An opinion is emerging that advocates of ultra-liberal ideology, not receiving extensive traction in Russian society, are grasping at the straws of claimed “imperative sine qua non requirements,” which can be used as a vehicle to promote their ideology to a dominant position in Russia. Hence the suggestion that political ultra-liberalism must be installed in Russia in order to achieve economic modernization. Moreover, if such political reform is not implemented, the “promises of modernization by president Medvedev” shall be considered “unfulfilled.”
Realistically, Russia has achieved enormous modernization of its economy since 1986, despite the well-known oscillations of its political system.

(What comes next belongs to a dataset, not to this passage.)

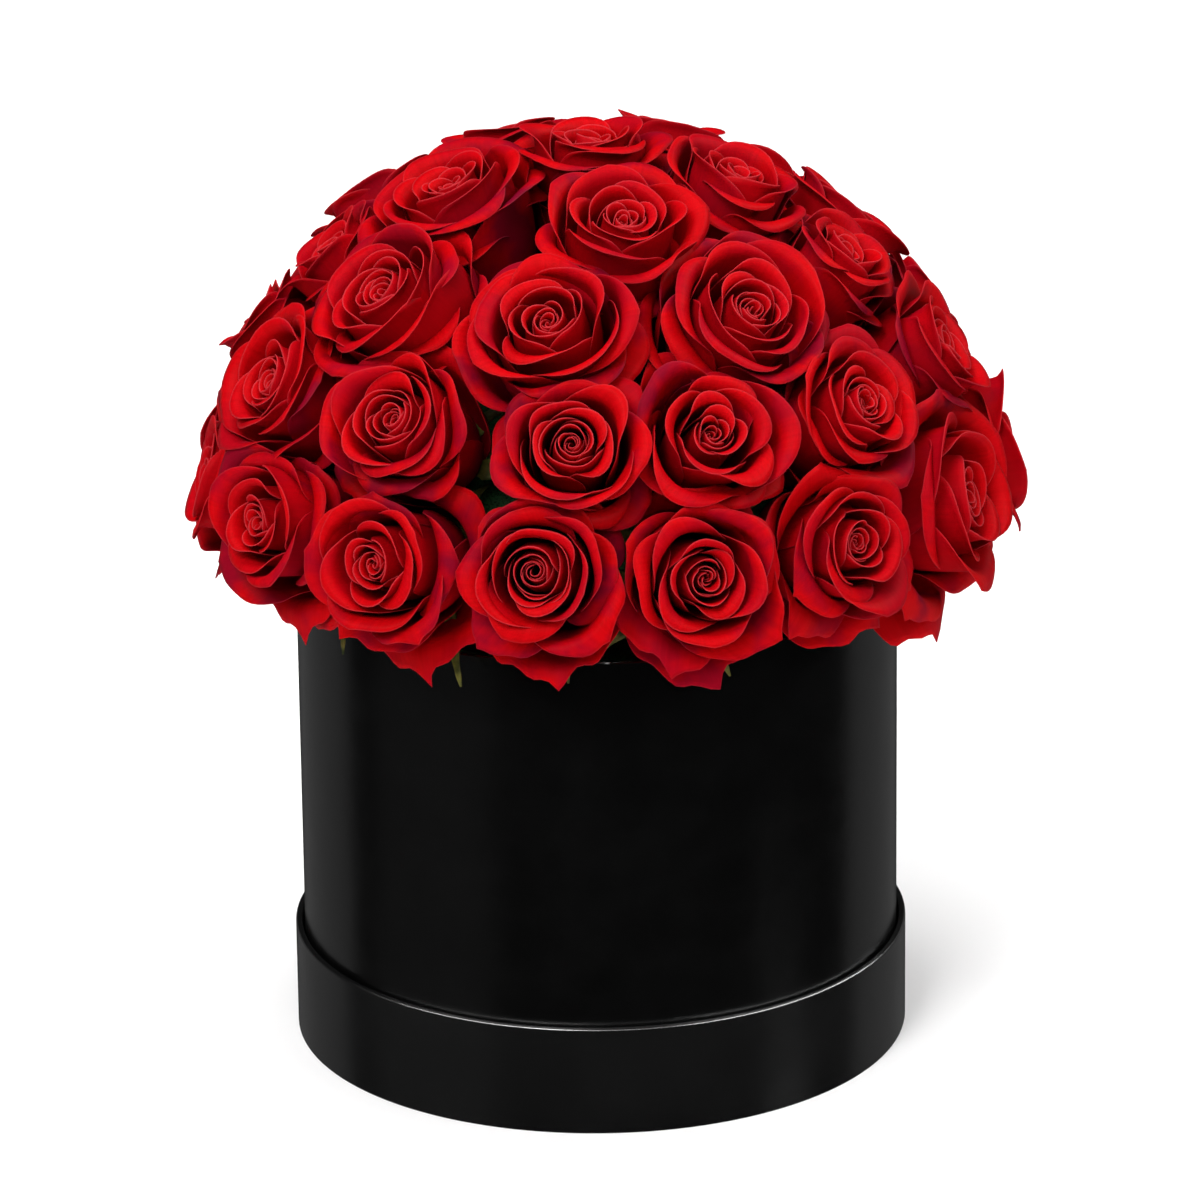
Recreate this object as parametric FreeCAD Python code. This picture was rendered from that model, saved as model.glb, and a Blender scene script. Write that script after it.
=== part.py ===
"""Round covered-board flower box that stands in its own lid and holds a dome of cut roses.

The lid stands on the table with its open side up. The box stands in the lid. A clear waterproof liner
stands in the box, and it holds two round foam blocks with a foam half-ball on top. The stems of the
roses are pushed into the half-ball along its radii. Millimetres, +Z up, origin at the centre of the
lid's underside, front of the arrangement towards -Y.
"""
import FreeCAD
import Part
import math
import os

V = FreeCAD.Vector

# Covered board
WRAP_T = 0.4  # laminated black covering paper
LINING_T = 0.3  # plain black lining paper
BUTT_GAP = 0.2  # gap between a turn-in and the round paper inside it
REST_GAP = 0.3  # air between two parts that lift apart
EDGE_R = 0.8  # rounding of a covered rim

# Lid, standing open side up
LID_R = 108.2  # outside radius of its covered wall
LID_H = 38.7
LID_WALL_T = 1.6
LID_DISC_T = 2.0
LID_TURN_IN = 14.0  # covering paper folded down inside the rim
LID_FACE_R = 104.0  # round paper on the outside of the lid's disc

# Box
BOX_R = 105.0  # outside radius of its covered wall
RIM_Z = 171.5  # top rim above the table
BOX_WALL_T = 2.0
BOX_DISC_T = 2.2
BOX_TURN_IN = 18.0
BOX_FACE_R = 100.5

# Liner and foam
LINER_T = 0.8
LINER_GAP = 0.8  # all round, between the liner and the box
LINER_BELOW_RIM = 7.5
LINER_BEAD = 0.6  # how far the liner's rolled edge stands inwards
FOAM_GAP = 0.3
FOAM_LOWER_H = 79.0
FOAM_TOP_BELOW_RIM = 5.5
FOAM_CHAMFER = 4.0
DOME_R = 88.0  # foam half-ball
DOME_Z = 179.0  # its centre, where all the stems point

# Roses
STEM_R = 2.8
STEM_HOLE_R = 2.85
STEM_INNER_S = 34.0  # cut end of a stem, measured from the dome's centre
HEAD_S = 97.0  # where the stem ends and the flower head begins
WIDE_S = 125.0  # widest part of a head
CROWN_S = 145.0  # top of a head at the side of the dome
CROWN_LIFT = 2.0  # how much higher the heads stand at the top of the dome
HIP_R = 5.5
SHOULDER_BELOW_CROWN = 6.0
SHOULDER_SHARE = 0.84  # radius of the shoulder, as a share of the widest
SHOULDER_BULGE = 1.0  # how far a head's side swells between its widest part and its shoulder
HEAD_GAP = 0.4  # least gap between two heads
HEAD_MAX = math.radians(12.2)  # half the angle that the largest head takes up, seen from the dome's centre

# Tiers from the top down: polar angle, then each rose's azimuth, in degrees. Azimuth 0 is the front.
TIERS = (
    (2, (170,)),
    (21, (-73, 10, 80, 148, 218)),
    (40, (-94, -50, -9, 35, 73, 107, 141, 173, 204, 234)),
    (58.5, (-100, -67, -34, -4, 21, 48, 81, 112, 141, 171, 201, 230)),
    (77, (-107, -82, -57, -32, -8, 16, 40, 67, 93, 119, 145, 171, 197, 225)),
)


def turned(points):
    """Solid of revolution about Z. points are (radius, z) pairs, or (through, end) pairs of them for an arc."""
    edges = []
    last = points[0]
    for p in list(points[1:]) + [points[0]]:
        if isinstance(p[0], tuple):
            through, end = p
            ring = [V(r, 0, z) for r, z in (last, through, end)]
            edges.append(Part.Arc(*ring).toShape())
            last = end
        else:
            edges.append(Part.makeLine(V(last[0], 0, last[1]), V(p[0], 0, p[1])))
            last = p
    face = Part.Face(Part.Wire(edges))
    return face.revolve(V(0, 0, 0), V(0, 0, 1), 360)


def disc(radius, z, thickness):
    return Part.makeCylinder(radius, thickness, V(0, 0, z))


def tube(outer, inner, z, height):
    return disc(outer, z, height).cut(disc(inner, z, height))


def covering(outer, wall_t, bottom, top, turn_in, face_r):
    """Black paper round a board wall: it turns in under the disc, runs up the outside and folds over the rim."""
    inner = outer - wall_t - 2 * WRAP_T
    board_out, board_in = outer - WRAP_T, inner + WRAP_T
    corner = EDGE_R * (1 - math.sqrt(0.5))
    return turned([
        (face_r + BUTT_GAP, bottom),
        (outer, bottom),
        (outer, top - EDGE_R),
        ((outer - corner, top - corner), (outer - EDGE_R, top)),
        (inner + EDGE_R, top),
        ((inner + corner, top - corner), (inner, top - EDGE_R)),
        (inner, top - turn_in),
        (board_in, top - turn_in),
        (board_in, top - WRAP_T),
        (board_out, top - WRAP_T),
        (board_out, bottom + WRAP_T),
        (face_r + BUTT_GAP, bottom + WRAP_T),
    ])


def covered_tray(outer, wall_t, disc_t, bottom, top, turn_in, face_r):
    """The six pieces of a covered tray, which the lid and the box both are."""
    board_out = outer - WRAP_T
    board_in = board_out - wall_t
    disc_z = bottom + WRAP_T
    floor_z = disc_z + disc_t
    lining_top = top - turn_in - BUTT_GAP
    lining_z = floor_z + LINING_T
    return {
        "wall_board": tube(board_out, board_in, disc_z, top - WRAP_T - disc_z),
        "disc_board": disc(board_in, disc_z, disc_t),
        "covering": covering(outer, wall_t, bottom, top, turn_in, face_r),
        "face_paper": disc(face_r, bottom, WRAP_T),
        "floor_lining": disc(board_in - BUTT_GAP, floor_z, LINING_T),
        "wall_lining": tube(board_in, board_in - LINING_T, lining_z, lining_top - lining_z),
    }


def liner(bottom):
    """Clear plastic pot with a rolled edge."""
    outer = BOX_R - 2 * WRAP_T - BOX_WALL_T - LINER_GAP
    inner = outer - LINER_T
    top = RIM_Z - LINER_BELOW_RIM
    return turned([
        (0, bottom),
        (outer, bottom),
        (outer, top),
        (inner - LINER_BEAD, top),
        (inner - LINER_BEAD, top - LINER_T),
        (inner, top - LINER_T),
        (inner, bottom + LINER_T),
        (0, bottom + LINER_T),
    ]), inner


def foam_blocks(bottom, liner_inner):
    """Two stacked round blocks; the upper one's edge is bevelled."""
    radius = liner_inner - FOAM_GAP - LINER_BEAD
    middle = bottom + FOAM_LOWER_H
    top = RIM_Z - FOAM_TOP_BELOW_RIM
    upper = turned([
        (0, middle),
        (radius, middle),
        (radius, top - FOAM_CHAMFER),
        (radius - FOAM_CHAMFER, top),
        (0, top),
    ])
    return disc(radius, bottom, FOAM_LOWER_H), upper, top


def foam_dome(bottom, aims):
    """Half-ball on the upper block, with the hole that each stem makes."""
    corner = DOME_R * math.sqrt(0.5)
    ball = turned([
        (0, bottom),
        (DOME_R, bottom),
        (DOME_R, DOME_Z),
        ((corner, DOME_Z + corner), (0, DOME_Z + DOME_R)),
    ])
    depth = DOME_R + STEM_HOLE_R - STEM_INNER_S
    holes = [aimed(Part.makeCylinder(STEM_HOLE_R, depth, V(0, 0, STEM_INNER_S)), aim) for aim in aims]
    return ball.cut(Part.makeCompound(holes))


def direction(aim):
    polar, azimuth = (math.radians(a) for a in aim)
    return V(math.sin(polar) * math.sin(azimuth), -math.sin(polar) * math.cos(azimuth), math.cos(polar))


def aimed(shape, aim):
    """Turns a shape made along +Z about the dome's centre to a rose's place."""
    polar, azimuth = aim
    moved = shape.copy()
    moved.rotate(V(0, 0, 0), V(1, 0, 0), polar)
    moved.rotate(V(0, 0, 0), V(0, 0, 1), azimuth)
    moved.translate(V(0, 0, DOME_Z))
    return moved


def head_cones(aims):
    """Half-angle of each head's own cone from the dome's centre. Each begins at half the way to its nearest
    neighbour, then grows in turn until it meets one, so no two overlap."""
    def apart(a, b):
        return direction(a).getAngle(direction(b))

    cones = {a: min(apart(a, b) for b in aims if b != a) / 2 for a in aims}
    for a in aims:
        cones[a] = min([HEAD_MAX] + [apart(a, b) - cones[b] for b in aims if b != a])
    return cones


def rose(aim, cone):
    """A plain closed flower head on its stem, whose inner end is cut on the slant."""
    wide = WIDE_S * math.tan(cone) - HEAD_GAP / 2
    crown = CROWN_S + CROWN_LIFT * math.cos(math.radians(aim[0])) ** 2
    shoulder_r, shoulder_s = wide * SHOULDER_SHARE, crown - SHOULDER_BELOW_CROWN
    ball_r = (shoulder_r ** 2 + SHOULDER_BELOW_CROWN ** 2) / (2 * SHOULDER_BELOW_CROWN)
    half = math.asin(shoulder_r / ball_r) / 2
    side = ((wide + shoulder_r) / 2 + SHOULDER_BULGE, (WIDE_S + shoulder_s) / 2)
    cap = (ball_r * math.sin(half), crown - ball_r * (1 - math.cos(half)))
    head = turned([
        (0, HEAD_S),
        (HIP_R, HEAD_S),
        (wide, WIDE_S),
        (side, (shoulder_r, shoulder_s)),
        (cap, (0, crown)),
    ])
    stem = Part.makeCylinder(STEM_R, HEAD_S - STEM_INNER_S, V(0, 0, STEM_INNER_S))
    slant = Part.makeBox(4 * STEM_R, 4 * STEM_R, 4 * STEM_R, V(-2 * STEM_R, -2 * STEM_R, -4 * STEM_R))
    slant.rotate(V(0, 0, 0), V(1, 0, 0), 45)
    slant.translate(V(0, 0, STEM_INNER_S + STEM_R))
    return Part.makeCompound([aimed(head, aim), aimed(stem.cut(slant), aim)])


def build():
    parts = {}
    for name, shape in covered_tray(LID_R, LID_WALL_T, LID_DISC_T, 0, LID_H, LID_TURN_IN, LID_FACE_R).items():
        parts["lid_" + name] = shape
    box_z = WRAP_T + LID_DISC_T + LINING_T + REST_GAP
    for name, shape in covered_tray(BOX_R, BOX_WALL_T, BOX_DISC_T, box_z, RIM_Z, BOX_TURN_IN, BOX_FACE_R).items():
        parts["box_" + name] = shape
    liner_z = box_z + WRAP_T + BOX_DISC_T + LINING_T + REST_GAP
    parts["waterproof_liner"], liner_inner = liner(liner_z)
    lower, upper, foam_top = foam_blocks(liner_z + LINER_T, liner_inner)
    parts["foam_lower_block"] = lower
    parts["foam_upper_block"] = upper
    aims = [(polar, azimuth) for polar, azimuths in TIERS for azimuth in azimuths]
    parts["foam_dome"] = foam_dome(foam_top, aims)
    cones = head_cones(aims)
    for tier, (polar, azimuths) in enumerate(TIERS):
        for k, azimuth in enumerate(azimuths):
            aim = (polar, azimuth)
            parts[f"rose_tier{tier}_{k + 1:02d}"] = rose(aim, cones[aim])
    return parts


def main():
    os.makedirs("parts", exist_ok=True)
    for name, shape in build().items():
        assert shape.isValid() and shape.Volume > 0, name
        shape.exportStep(f"parts/{name}.step")


main()
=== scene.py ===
"""Looks of a round black flower box with a dome of red roses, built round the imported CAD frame.

Each rose of the frame is replaced by a flower that is made petal by petal, with its calyx, sepals and
stem. The box, its lid, the liner and the foam keep their CAD shapes and get their materials here.
Lengths are metres. Inside the flower functions they are millimetres, which Pile.object turns into metres.
"""
import math

import bpy
import numpy as np
from mathutils import Matrix, Vector


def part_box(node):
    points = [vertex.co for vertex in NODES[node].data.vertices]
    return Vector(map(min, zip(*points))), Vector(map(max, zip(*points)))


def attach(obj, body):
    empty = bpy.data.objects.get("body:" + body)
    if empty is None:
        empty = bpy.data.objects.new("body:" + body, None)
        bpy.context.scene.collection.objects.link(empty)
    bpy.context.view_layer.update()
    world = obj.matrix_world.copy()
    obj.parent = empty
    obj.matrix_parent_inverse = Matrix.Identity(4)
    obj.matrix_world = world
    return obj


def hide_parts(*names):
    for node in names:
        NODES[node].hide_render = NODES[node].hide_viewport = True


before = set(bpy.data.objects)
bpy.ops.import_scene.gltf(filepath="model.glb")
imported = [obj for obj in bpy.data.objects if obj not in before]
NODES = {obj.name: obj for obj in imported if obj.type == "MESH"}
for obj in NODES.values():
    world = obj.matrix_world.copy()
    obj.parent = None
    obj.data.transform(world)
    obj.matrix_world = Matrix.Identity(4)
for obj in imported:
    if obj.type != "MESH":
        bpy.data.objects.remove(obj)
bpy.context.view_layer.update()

MM = 0.001

# Camera and stage
CAMERA_AIM = Vector((0.0011, 0, 0.1556))
CAMERA_DISTANCE = 2.5665
CAMERA_ELEVATION = math.radians(19.91)
CAMERA_ROLL = math.radians(-0.69)
CAMERA_LENS = 220
SENSOR_WIDTH = 36
FLOOR_SIZE = 14
WORLD_STRENGTH = 0.012  # so dim that the black box does not turn grey
DOME_AIM = (0, 0, 0.24)
FOOT_AIM = (0, 0, 0.05)

# Flowers
# Lengths are in millimetres here
GOLDEN_ANGLE = math.radians(137.5)  # from one petal to the next
PETALS_LEAST = 25
PETALS_MOST = 30
PETAL_T = 0.32
SEPAL_T = 0.4
BLOOM_WIDEST = 1.42  # the most that a bloom spreads, as a share of its plain CAD head's radius
BLOOM_OVERLAP = 1.13  # how far it reaches towards a neighbour, as a share of half the way
BLOOM_RISE = 1.05  # height of a bloom, as a share of its plain CAD head's
ROOM_STEPS = 72  # directions in which the room round a bloom is measured
SIZE_SHARE = 1.7  # how strongly a larger head pushes its neighbours back
CORNER_POWER = 9  # how sharp the corners are where a bloom is pressed between its neighbours
NEIGHBOUR_ANGLE = math.radians(50)  # heads further off than this do not press
FACE_TILT = math.radians(4)  # how far a bloom may lean off its stem's line
# Blooms that spread more or less than the others, and by what share
HEAD_GROWTH = {
    "rose_tier1_02": 0.88,
    "rose_tier2_01": 0.82,
    "rose_tier2_03": 1.14,
    "rose_tier2_05": 0.94,
    "rose_tier3_01": 0.88,
    "rose_tier4_01": 0.9,
    "rose_tier4_02": 0.82,
}
# Blooms that stand lower or higher than the others, and by what share
HEAD_RISE = {
    "rose_tier2_01": 0.92,
    "rose_tier3_01": 0.96,
    "rose_tier3_07": 1.03,
    "rose_tier4_01": 0.94,
    "rose_tier4_02": 0.92,
    "rose_tier4_09": 1.07,
}
STEM_R = 2.6
STEM_NECK = -5.0  # below this a stem stays in its hole, however its bloom leans
CALYX_R = 6.5
SEPALS = 5
SEPAL_L = 27.0
ROSE_SEED = 40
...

In fact, Russia’s ability to withstand and to recover from the effects of the global financial crisis of 2008 to 2010 demonstrates that its economy is already quite advanced.
On the political front, Russia’s system is already rather liberal. Consider that the Russian Parliament includes more political parties than the United States Congress (a country with a very modern economy) and that Russia has abolished the death penalty, whilst America still executes criminals.
Such a list of comparisons can be quite extensive. Russia’s political need is not for more “liberalism” but for the growth of civil consciousness and responsibility on the level of individual citizens – this is not something achieved by reforms, but by slowly evolving generations of citizens. There is no magic wand and no silver bullet for this objective.
Medvedev’s promises of economic modernization will be kept in due time. These promises appropriately do not include political liberalization, and so this particular aspect is not in the scope of the project. Those who seek political power through political liberalization should not piggy-back their goal on an unrelated project, and seek elsewhere a vehicle for their dreams.